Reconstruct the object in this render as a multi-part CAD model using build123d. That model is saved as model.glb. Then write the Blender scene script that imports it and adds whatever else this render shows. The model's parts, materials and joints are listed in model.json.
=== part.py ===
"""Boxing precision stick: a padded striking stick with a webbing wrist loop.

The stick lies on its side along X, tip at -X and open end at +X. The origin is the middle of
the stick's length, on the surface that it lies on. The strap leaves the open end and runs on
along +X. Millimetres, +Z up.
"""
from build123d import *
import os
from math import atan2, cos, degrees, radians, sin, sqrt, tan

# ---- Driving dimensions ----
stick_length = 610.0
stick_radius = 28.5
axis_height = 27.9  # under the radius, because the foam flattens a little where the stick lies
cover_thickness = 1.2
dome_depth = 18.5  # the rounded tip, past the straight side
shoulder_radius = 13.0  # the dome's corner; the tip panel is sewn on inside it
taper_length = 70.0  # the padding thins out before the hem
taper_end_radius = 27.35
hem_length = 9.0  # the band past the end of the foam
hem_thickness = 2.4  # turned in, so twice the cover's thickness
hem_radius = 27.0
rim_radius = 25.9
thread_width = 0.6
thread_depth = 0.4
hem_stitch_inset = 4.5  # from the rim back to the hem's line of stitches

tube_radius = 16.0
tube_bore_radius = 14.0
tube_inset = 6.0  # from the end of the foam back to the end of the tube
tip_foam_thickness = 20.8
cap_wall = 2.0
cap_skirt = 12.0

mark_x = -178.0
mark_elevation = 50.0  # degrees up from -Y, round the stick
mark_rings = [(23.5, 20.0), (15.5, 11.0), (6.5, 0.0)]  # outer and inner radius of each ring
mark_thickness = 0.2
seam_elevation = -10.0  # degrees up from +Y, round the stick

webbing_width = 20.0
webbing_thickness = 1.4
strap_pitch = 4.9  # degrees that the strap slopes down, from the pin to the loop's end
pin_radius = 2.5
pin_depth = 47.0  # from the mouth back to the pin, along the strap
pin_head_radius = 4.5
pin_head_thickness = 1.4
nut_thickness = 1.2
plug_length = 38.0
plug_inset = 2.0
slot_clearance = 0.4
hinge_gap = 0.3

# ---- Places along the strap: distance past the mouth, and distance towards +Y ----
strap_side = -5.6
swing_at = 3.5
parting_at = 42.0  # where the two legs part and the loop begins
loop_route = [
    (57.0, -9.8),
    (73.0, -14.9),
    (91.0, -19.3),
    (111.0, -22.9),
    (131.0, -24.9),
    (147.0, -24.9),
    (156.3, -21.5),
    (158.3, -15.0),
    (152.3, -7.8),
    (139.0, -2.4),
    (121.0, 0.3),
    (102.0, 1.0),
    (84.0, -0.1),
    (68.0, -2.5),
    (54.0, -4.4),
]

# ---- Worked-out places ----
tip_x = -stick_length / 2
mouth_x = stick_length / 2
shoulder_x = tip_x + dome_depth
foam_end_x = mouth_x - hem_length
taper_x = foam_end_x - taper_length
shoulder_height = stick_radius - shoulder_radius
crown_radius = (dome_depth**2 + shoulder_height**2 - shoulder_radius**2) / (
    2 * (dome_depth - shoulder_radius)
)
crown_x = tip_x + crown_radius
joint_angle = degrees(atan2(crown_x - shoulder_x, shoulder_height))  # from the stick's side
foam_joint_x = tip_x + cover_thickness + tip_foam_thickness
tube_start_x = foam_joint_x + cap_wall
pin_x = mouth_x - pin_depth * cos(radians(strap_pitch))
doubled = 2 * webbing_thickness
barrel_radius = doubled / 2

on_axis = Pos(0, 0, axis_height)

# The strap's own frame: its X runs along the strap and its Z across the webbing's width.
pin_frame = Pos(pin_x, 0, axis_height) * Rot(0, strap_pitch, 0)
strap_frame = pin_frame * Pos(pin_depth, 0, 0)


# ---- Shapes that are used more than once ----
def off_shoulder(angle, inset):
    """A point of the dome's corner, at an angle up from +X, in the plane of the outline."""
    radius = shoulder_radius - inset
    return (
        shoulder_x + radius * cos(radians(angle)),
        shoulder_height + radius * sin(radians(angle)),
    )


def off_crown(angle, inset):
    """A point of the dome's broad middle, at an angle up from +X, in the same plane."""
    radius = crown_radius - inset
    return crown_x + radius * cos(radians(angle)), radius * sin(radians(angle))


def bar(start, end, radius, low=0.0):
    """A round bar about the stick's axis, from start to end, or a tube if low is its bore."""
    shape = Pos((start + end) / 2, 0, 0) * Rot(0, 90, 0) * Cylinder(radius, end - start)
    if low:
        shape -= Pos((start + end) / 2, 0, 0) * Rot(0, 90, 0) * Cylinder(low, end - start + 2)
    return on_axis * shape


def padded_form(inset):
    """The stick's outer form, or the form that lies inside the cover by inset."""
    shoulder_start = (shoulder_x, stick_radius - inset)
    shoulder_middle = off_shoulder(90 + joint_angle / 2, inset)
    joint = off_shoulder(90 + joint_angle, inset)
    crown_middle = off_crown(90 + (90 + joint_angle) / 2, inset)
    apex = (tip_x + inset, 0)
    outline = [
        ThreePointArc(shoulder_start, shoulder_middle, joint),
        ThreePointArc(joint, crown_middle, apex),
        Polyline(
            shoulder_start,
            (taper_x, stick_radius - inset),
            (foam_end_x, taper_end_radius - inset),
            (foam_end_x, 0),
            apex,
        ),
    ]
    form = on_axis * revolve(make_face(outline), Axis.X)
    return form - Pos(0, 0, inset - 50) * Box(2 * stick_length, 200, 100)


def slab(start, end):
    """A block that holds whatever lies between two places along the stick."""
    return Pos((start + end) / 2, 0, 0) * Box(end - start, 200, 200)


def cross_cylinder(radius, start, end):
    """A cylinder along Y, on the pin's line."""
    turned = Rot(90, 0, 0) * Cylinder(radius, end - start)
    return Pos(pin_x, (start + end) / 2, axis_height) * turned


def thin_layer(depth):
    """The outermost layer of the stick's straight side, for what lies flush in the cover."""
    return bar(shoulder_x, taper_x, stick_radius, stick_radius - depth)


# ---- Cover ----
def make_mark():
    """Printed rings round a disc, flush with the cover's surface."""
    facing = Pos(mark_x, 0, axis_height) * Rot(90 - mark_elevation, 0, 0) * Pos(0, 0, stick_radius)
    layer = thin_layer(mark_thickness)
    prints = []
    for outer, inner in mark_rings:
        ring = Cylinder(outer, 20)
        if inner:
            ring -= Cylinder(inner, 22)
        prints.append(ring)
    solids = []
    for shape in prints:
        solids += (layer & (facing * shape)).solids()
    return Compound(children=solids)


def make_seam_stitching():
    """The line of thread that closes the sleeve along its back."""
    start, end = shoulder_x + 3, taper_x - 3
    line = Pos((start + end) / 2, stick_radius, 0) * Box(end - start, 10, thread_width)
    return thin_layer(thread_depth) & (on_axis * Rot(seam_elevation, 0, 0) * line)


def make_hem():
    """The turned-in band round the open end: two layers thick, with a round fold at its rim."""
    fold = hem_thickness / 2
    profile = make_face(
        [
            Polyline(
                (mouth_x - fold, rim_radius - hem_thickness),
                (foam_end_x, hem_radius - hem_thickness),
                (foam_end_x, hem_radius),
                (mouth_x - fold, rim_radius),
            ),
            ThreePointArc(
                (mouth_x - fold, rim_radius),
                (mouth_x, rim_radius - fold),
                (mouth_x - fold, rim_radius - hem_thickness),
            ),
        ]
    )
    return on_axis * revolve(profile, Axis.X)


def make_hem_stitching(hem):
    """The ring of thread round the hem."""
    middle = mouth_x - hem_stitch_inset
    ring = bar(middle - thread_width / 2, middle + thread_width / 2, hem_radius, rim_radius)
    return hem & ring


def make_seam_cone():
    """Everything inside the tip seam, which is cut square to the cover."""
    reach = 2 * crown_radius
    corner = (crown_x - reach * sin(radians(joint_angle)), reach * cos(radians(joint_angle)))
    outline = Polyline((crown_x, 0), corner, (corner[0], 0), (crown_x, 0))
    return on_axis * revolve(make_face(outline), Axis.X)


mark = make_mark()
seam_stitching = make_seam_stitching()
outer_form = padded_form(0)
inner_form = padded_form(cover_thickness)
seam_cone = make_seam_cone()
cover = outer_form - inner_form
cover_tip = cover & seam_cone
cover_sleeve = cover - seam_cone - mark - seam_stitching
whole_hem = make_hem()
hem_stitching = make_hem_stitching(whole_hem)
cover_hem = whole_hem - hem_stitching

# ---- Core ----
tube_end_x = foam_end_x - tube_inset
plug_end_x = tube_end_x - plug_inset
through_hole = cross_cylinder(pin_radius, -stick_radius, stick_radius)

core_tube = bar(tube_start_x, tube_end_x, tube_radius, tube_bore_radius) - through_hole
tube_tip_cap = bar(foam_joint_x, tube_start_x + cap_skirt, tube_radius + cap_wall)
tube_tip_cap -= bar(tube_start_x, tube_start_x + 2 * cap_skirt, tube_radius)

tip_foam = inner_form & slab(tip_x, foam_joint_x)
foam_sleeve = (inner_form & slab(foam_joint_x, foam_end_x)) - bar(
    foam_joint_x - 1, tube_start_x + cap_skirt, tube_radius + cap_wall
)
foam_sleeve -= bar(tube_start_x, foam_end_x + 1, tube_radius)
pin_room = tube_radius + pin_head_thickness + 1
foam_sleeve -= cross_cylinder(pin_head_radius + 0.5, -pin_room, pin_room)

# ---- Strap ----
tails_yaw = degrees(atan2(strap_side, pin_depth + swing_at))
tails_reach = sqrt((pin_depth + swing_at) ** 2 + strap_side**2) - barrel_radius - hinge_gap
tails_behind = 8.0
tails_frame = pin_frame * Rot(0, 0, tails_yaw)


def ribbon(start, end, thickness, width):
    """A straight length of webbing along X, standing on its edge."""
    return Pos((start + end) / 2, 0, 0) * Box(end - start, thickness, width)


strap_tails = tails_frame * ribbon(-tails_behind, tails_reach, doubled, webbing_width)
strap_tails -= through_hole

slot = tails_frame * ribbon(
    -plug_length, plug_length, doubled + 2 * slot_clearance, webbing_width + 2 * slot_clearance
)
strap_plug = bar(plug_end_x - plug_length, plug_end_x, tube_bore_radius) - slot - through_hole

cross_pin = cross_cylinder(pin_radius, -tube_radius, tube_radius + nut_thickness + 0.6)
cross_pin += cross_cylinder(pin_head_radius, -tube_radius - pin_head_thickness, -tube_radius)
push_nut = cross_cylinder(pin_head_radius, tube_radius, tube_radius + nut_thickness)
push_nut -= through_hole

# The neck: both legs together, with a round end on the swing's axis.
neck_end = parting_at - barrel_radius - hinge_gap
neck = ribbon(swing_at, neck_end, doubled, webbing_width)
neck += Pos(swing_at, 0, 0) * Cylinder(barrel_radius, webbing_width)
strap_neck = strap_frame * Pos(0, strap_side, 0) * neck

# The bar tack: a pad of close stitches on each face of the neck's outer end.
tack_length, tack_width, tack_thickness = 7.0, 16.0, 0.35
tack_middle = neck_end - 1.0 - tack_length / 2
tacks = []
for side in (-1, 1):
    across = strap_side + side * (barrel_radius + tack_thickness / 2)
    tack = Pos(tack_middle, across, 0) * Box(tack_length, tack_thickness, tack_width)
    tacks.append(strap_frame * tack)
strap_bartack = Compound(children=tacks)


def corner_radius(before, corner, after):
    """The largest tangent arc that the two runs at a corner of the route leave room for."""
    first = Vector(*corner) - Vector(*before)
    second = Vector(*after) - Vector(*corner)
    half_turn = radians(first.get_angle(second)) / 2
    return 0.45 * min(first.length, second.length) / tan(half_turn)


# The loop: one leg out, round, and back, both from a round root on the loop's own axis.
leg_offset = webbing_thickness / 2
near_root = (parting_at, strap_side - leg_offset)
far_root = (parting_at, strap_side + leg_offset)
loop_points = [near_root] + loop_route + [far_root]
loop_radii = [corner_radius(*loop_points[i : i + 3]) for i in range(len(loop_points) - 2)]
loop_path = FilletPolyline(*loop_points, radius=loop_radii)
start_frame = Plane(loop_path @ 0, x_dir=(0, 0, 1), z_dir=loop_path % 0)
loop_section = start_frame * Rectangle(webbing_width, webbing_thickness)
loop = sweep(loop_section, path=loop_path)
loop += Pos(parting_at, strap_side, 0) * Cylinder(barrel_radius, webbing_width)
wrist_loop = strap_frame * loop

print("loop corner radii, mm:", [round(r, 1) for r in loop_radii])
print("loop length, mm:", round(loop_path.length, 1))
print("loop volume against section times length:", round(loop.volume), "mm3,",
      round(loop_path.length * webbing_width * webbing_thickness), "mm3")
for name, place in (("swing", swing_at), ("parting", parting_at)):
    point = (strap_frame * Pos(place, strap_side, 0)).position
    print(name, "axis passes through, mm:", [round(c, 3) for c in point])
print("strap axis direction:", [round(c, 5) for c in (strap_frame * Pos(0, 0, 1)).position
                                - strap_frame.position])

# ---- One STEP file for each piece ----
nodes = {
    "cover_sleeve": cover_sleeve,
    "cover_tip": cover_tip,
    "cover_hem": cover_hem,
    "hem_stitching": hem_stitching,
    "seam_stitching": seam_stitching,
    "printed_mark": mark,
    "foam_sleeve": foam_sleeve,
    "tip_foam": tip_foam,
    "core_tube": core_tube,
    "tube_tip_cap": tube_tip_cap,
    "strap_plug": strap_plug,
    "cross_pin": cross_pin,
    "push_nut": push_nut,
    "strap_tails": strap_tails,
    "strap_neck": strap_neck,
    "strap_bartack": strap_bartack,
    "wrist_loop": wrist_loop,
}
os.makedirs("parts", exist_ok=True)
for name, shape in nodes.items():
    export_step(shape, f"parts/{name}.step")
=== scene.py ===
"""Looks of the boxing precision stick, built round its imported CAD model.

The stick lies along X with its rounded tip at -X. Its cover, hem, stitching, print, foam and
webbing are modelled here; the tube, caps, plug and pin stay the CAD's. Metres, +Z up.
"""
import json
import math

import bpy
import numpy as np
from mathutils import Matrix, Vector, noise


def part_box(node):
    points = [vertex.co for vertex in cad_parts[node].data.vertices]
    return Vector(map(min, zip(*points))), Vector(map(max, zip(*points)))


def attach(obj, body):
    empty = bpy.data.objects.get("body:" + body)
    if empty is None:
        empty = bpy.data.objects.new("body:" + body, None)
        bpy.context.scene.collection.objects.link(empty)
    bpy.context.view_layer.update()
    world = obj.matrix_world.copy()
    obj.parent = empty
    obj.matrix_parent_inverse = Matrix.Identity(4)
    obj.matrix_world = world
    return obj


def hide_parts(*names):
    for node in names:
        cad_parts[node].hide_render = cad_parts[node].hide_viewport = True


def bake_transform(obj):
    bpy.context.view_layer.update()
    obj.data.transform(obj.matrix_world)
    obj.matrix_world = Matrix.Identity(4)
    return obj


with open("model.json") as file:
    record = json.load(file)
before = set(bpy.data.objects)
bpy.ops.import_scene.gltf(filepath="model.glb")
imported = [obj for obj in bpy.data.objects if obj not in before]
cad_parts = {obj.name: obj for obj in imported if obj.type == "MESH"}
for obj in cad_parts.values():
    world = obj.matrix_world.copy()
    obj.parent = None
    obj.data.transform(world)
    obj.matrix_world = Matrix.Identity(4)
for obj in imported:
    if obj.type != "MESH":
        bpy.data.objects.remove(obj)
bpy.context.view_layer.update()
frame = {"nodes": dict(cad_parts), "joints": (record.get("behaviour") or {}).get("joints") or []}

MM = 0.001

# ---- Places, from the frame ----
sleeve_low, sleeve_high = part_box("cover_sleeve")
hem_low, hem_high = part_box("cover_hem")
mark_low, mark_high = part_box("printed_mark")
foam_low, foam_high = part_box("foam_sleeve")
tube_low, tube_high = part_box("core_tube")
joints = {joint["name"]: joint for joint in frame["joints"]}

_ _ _

Exactly and only the lines from the line that contains "# ---- One STEP" through the line that contains "points = [vertex.co" are to be repeated as they stand.

Answer in full »
# ---- One STEP file for each piece ----
nodes = {
    "cover_sleeve": cover_sleeve,
    "cover_tip": cover_tip,
    "cover_hem": cover_hem,
    "hem_stitching": hem_stitching,
    "seam_stitching": seam_stitching,
    "printed_mark": mark,
    "foam_sleeve": foam_sleeve,
    "tip_foam": tip_foam,
    "core_tube": core_tube,
    "tube_tip_cap": tube_tip_cap,
    "strap_plug": strap_plug,
    "cross_pin": cross_pin,
    "push_nut": push_nut,
    "strap_tails": strap_tails,
    "strap_neck": strap_neck,
    "strap_bartack": strap_bartack,
    "wrist_loop": wrist_loop,
}
os.makedirs("parts", exist_ok=True)
for name, shape in nodes.items():
    export_step(shape, f"parts/{name}.step")
=== scene.py ===
"""Looks of the boxing precision stick, built round its imported CAD model.

The stick lies along X with its rounded tip at -X. Its cover, hem, stitching, print, foam and
webbing are modelled here; the tube, caps, plug and pin stay the CAD's. Metres, +Z up.
"""
import json
import math

import bpy
import numpy as np
from mathutils import Matrix, Vector, noise


def part_box(node):
    points = [vertex.co for vertex in cad_parts[node].data.vertices]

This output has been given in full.